With a similar floating sense of rhythm but a more stately sway, “YoYouMeTú” addresses identity dilemmas of a more intimate nature. The crisis of connection that we all face--that promises greater happiness if we learn to deal with it--can be resolved only by losing some of what we cling to and having faith in this vulnerability. “The lyrics use the words ‘afinque’ and ‘afincado,’ used in salsa starting in the 60-70s. They basically describe when the band is tight and becomes one, with the dancers in the room. You lose time, fully present but not in a stressful, ego-filled way. The band is swinging. That to me is the main thing of all of this,” explains Gomez-Delgado. “It’s hard to accept because anything that’s new is contradicting what you knew before. That tension takes an inner faith to move through.”

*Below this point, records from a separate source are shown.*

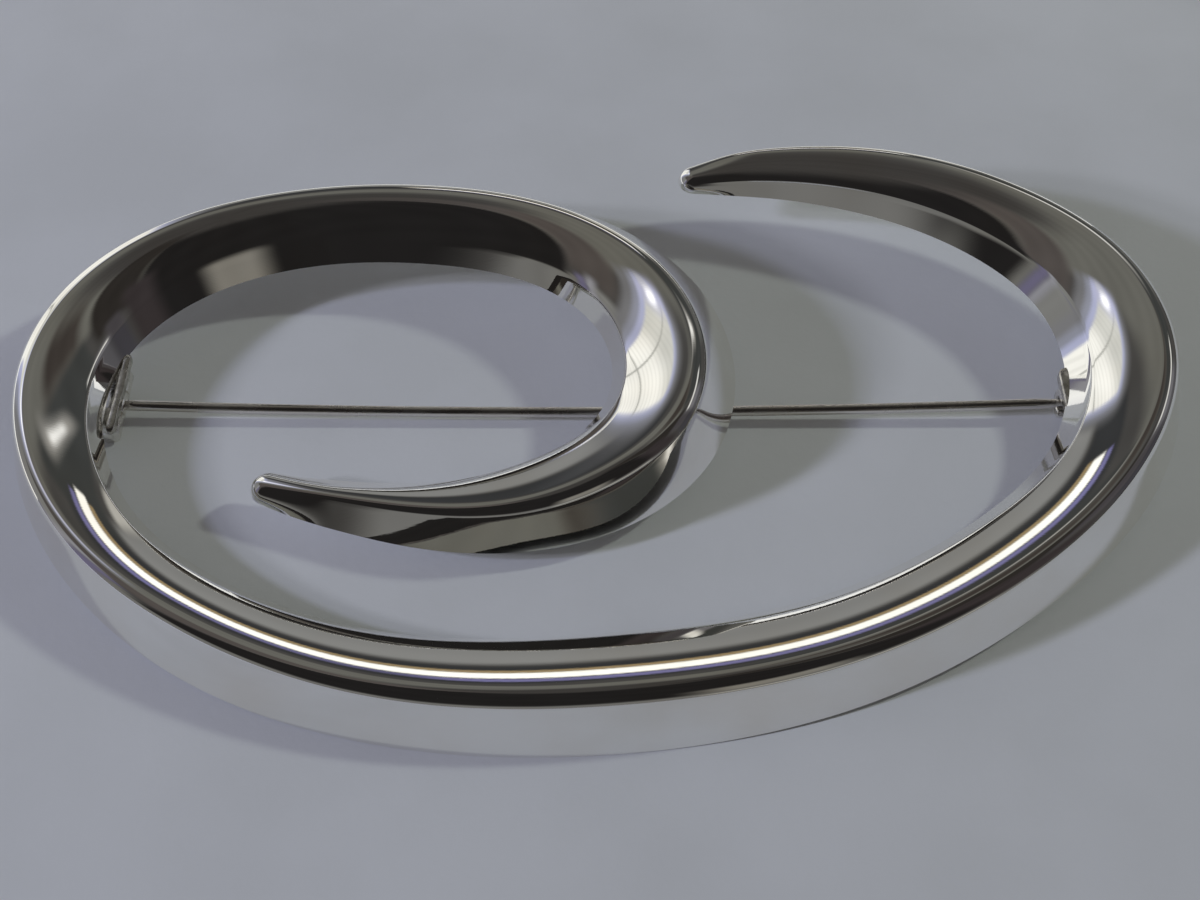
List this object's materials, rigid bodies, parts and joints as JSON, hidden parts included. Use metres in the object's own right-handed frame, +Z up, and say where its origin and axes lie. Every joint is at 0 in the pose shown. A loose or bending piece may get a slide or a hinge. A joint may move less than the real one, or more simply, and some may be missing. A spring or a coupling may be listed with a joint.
{
  "type": "silver brooch",
  "caption": "Polished silver spiral brooch: a hollow ribbon wound from a small loop into a wide arc, a horn at each end, with a hinged pin stem across its open back.",
  "frame": {"origin": "on the surface that it lies on, below the middle of its outline", "axes": "+X along its length towards the catch, +Y away from the front, +Z up; it lies face up on its front edge, its hinge and its catch"},
  "size_m": [0.082, 0.05, 0.0074],
  "materials": {
    "silver": "polished silver",
    "stem_silver": "drawn and polished silver wire"
  },
  "bodies": {
    "brooch": {"swirl_body": "silver", "hinge_rivet": "silver"},
    "stem": {"pin_stem": "stem_silver"}
  },
  "joints": [
    {"name": "stem_hinge", "type": "hinge", "parent": "brooch", "child": "stem", "pos_m": [-0.03451, 0.00212, 0.00115], "axis": [0, 0.9956, 0.0934], "range_deg": [0, 95]}
  ]
}
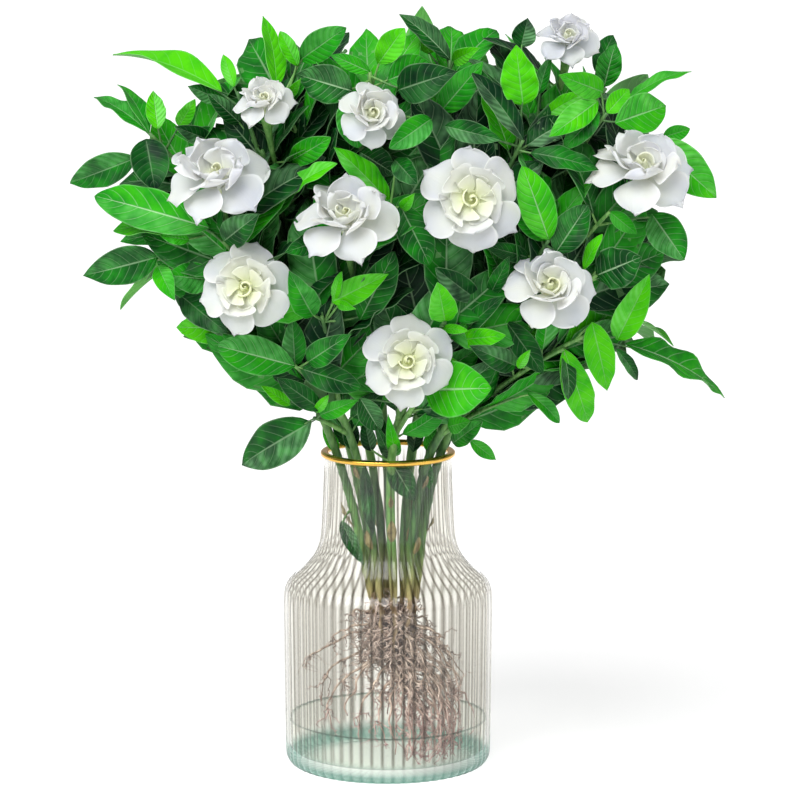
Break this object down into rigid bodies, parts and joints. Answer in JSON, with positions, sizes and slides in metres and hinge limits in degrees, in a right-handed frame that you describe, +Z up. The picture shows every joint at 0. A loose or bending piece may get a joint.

What happens on the dancefloor or in our tangled inner worlds blurs for Zemog, but that is where the pleasures of committed relationship (a moment celebrated with his wife Olia in “Wedding Song,” which they crafted for their big day) and family (“Delgados” includes a recording of Gomez-Delgado’s extended family singing together in Puerto Rico.) This is the place Gomez-Delgado fought so hard to reach, what he lays out in polychrome, shifting, quirky detail on the album. “I don’t care how cliche it is. It’s really about us and how we affirm each other’s existence. It’s the most basic thing, but I don’t care. The message still isn’t getting through, judging by our current climate. So it’s vital to say it and play it.”